**WHAT YOU NEED TO DO**: Please set down exactly the lines of the listing below from the line containing "Write part 4" through the line containing "bpy.context.scene.world = world", both lines included, leaving out all other lines.

— BEGIN —

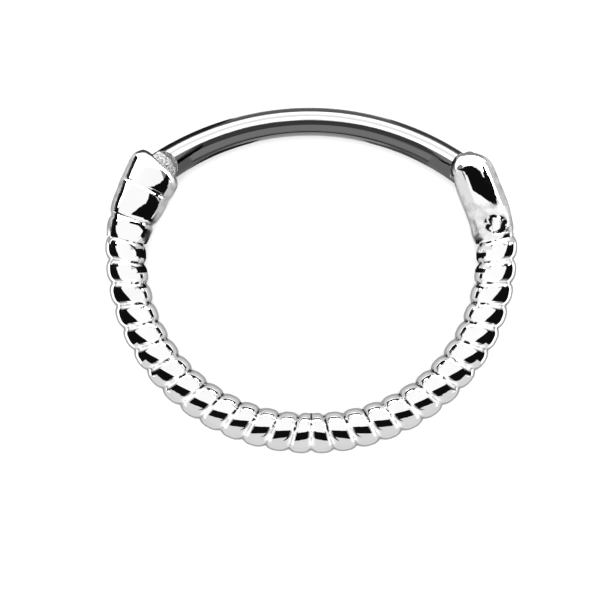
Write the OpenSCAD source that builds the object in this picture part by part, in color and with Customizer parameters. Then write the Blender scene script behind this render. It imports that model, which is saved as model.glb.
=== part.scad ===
// Septum clicker ring, lying on its back on a flat surface.
// A cast, ribbed arc ends in two slotted forks. A curved bar turns on a pin in the
// hinge fork and drops into the slot of the latch fork, which closes the ring.
// Millimetres. X runs across the ring, Y up through the bar, Z out of its front face.
// The origin is under the middle of the ring, on the surface that it lies on.

/* [Ribbed arc] */
// Radius of the arc's centre line
arc_r = 6.68; // [5:0.01:9]
// How far the arc swells past that radius at its lower corners
corner_swell = 0.08; // [0:0.01:0.2]
// Diameter over the rib crests, and thickness of the whole ring
rib_d = 1.47; // [1.35:0.01:2]
// Depth of the grooves between ribs
groove_depth = 0.13; // [0.04:0.01:0.25]
// Ribs on each side of the middle
ribs_per_side = 14; // [8:1:20]
// Angle of arc that one rib takes
rib_pitch = 6.69; // [5:0.01:7]
// Lean of the grooves, mirrored about the middle
rib_slant = 11.5; // [0:0.5:18]

/* [Forks] */
// Roundness of the forks' sections: 1 is an ellipse, and less is nearer a rounded box
fork_roundness = 0.7; // [0.6:0.01:1]
// Share of a fork's length over which its round end turns into that section
fork_blend = 0.25; // [0.1:0.01:0.5]

/* [Hinge fork] */
// Length of the fork along the arc
hinge_fork_len = 3.3; // [3:0.01:4]
// Width across the fork, in the ring's plane
hinge_fork_w = 1.95; // [1.7:0.01:2.3]
// Distance from the fork's tip back to the pin, along the arc
pin_from_tip = 0.85; // [0.7:0.01:1]
// How far the pin sits inside the arc's centre line
pin_inset = 0.34; // [0.2:0.01:0.5]
// Pin diameter
pin_d = 0.44; // [0.3:0.01:0.5]
// Metal left over the pin's blind front end
pin_cover = 0.17; // [0.1:0.01:0.3]
// How far the pin's back end is sunk below the ring's back
pin_sink = 0.05; // [0.02:0.01:0.1]

/* [Latch fork] */
// Length of the fork along the arc
latch_fork_len = 3.45; // [3:0.01:4]
// Width across the fork, in the ring's plane
latch_fork_w = 1.58; // [1.5:0.01:2]
// How far the bar's tip reaches into the fork, from its mouth
latch_reach = 0.98; // [0.8:0.01:1.1]
// Radius of the fork's rounded lip, seen from the front
lip_r = 0.66; // [0.5:0.01:0.75]

/* [Bar] */
// Diameter of the round bar at its middle, which is 18 gauge
bar_d = 1.02; // [0.8:0.01:1.1]
// Diameter that the bar grows to at the latch
bar_end_d = 1.08; // [1:0.01:1.2]
// Diameter that the bar grows to at the pin
bar_eye_d = 1.22; // [1:0.01:1.25]
// Height of the bar's crown above the pin
bar_crown = 2; // [1.5:0.01:2.6]
// How far the crown lies off the ring's middle, towards the hinge
crown_offset = 0.05; // [0:0.01:0.2]
// Thickness of the flat tongue at each end of the bar
tongue_t = 0.5; // [0.4:0.01:0.6]
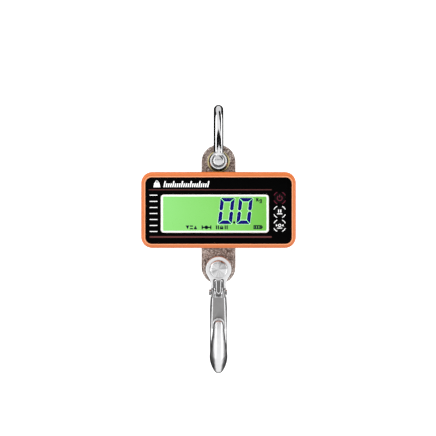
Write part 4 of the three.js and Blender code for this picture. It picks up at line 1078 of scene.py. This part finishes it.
def pale_world():
    """Surroundings that are nearly white below and greyer above."""
    world = bpy.data.worlds.new("studio")
    world.use_nodes = True
    tree = world.node_tree
    background = tree.nodes["Background"]
    coordinates = tree.nodes.new("ShaderNodeTexCoord")
    split = tree.nodes.new("ShaderNodeSeparateXYZ")
    tree.links.new(coordinates.outputs["Generated"], split.inputs["Vector"])
    upward = level_range(tree, split.outputs["Z"], 0.0, 1.0, -1.0, 1.0)
    shades = [(position, (grey,) * 3) for position, grey in WORLD_GREYS]
    tree.links.new(ramp(tree, upward, shades), background.inputs["Color"])
    background.inputs["Strength"].default_value = 1.0
    bpy.context.scene.world = world


def studio():
    """A tall strip light and its white card each side, a soft box above, and black flags behind the object
    and round the shackle's front."""
    pale_world()
    white = flag_material("white_card", 0.9, 1.05)
    for name, azimuth, width, energy in STRIPS:
        a = math.radians(azimuth)
        place_at = AIM + Vector((STRIP_RADIUS * math.sin(a), -STRIP_RADIUS * math.cos(a), 0))
        area_light(name, place_at, AIM, (width, 2 * STRIP_HALF_HEIGHT), energy)
        spread = math.degrees(math.atan(width / 2 / STRIP_RADIUS))
        edges = azimuth - spread, azimuth + spread
        low, high = AIM.z - STRIP_HALF_HEIGHT, AIM.z + STRIP_HALF_HEIGHT
        level_flag(name + "_card", white, STRIP_RADIUS, *edges, low, high)
    area_light("soft_box", (0, -0.45, 0.75), AIM, (0.9, 0.5), 3.2)

    black = flag_material("black_cloth", 0.012)
    for name, *extent in BACK_FLAGS:
        level_flag(name, black, BACK_FLAG_RADIUS, *extent)
    shackle_axis = (0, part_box("shackle_bow")[0].y)
    for name, lows, highs in SHACKLE_FLAGS:
        curved_flag(name, black, FLAG_RADIUS, lows, highs, shackle_axis)
    card_on_case(black)
    bpy.context.scene.view_settings.view_transform = "Standard"


# ---------- Assembly ----------


materials = make_materials()
keep_nodes(materials)
shackle_bow(materials)
hook(materials)
latch_spring(materials)
face_prints(materials)
display_content(materials)
for node, (finish, width, segments) in REFINED.items():
    refine(node, materials[finish], width * MM, segments, round_web_top if node == "latch" else None)

camera()
floor_and_backdrop()
studio()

— END —

**RESULT OF THIS EXERCISE**:
Write part 4 of the three.js and Blender code for this picture. It picks up at line 1078 of scene.py. This part finishes it.
def pale_world():
    """Surroundings that are nearly white below and greyer above."""
    world = bpy.data.worlds.new("studio")
    world.use_nodes = True
    tree = world.node_tree
    background = tree.nodes["Background"]
    coordinates = tree.nodes.new("ShaderNodeTexCoord")
    split = tree.nodes.new("ShaderNodeSeparateXYZ")
    tree.links.new(coordinates.outputs["Generated"], split.inputs["Vector"])
    upward = level_range(tree, split.outputs["Z"], 0.0, 1.0, -1.0, 1.0)
    shades = [(position, (grey,) * 3) for position, grey in WORLD_GREYS]
    tree.links.new(ramp(tree, upward, shades), background.inputs["Color"])
    background.inputs["Strength"].default_value = 1.0
    bpy.context.scene.world = world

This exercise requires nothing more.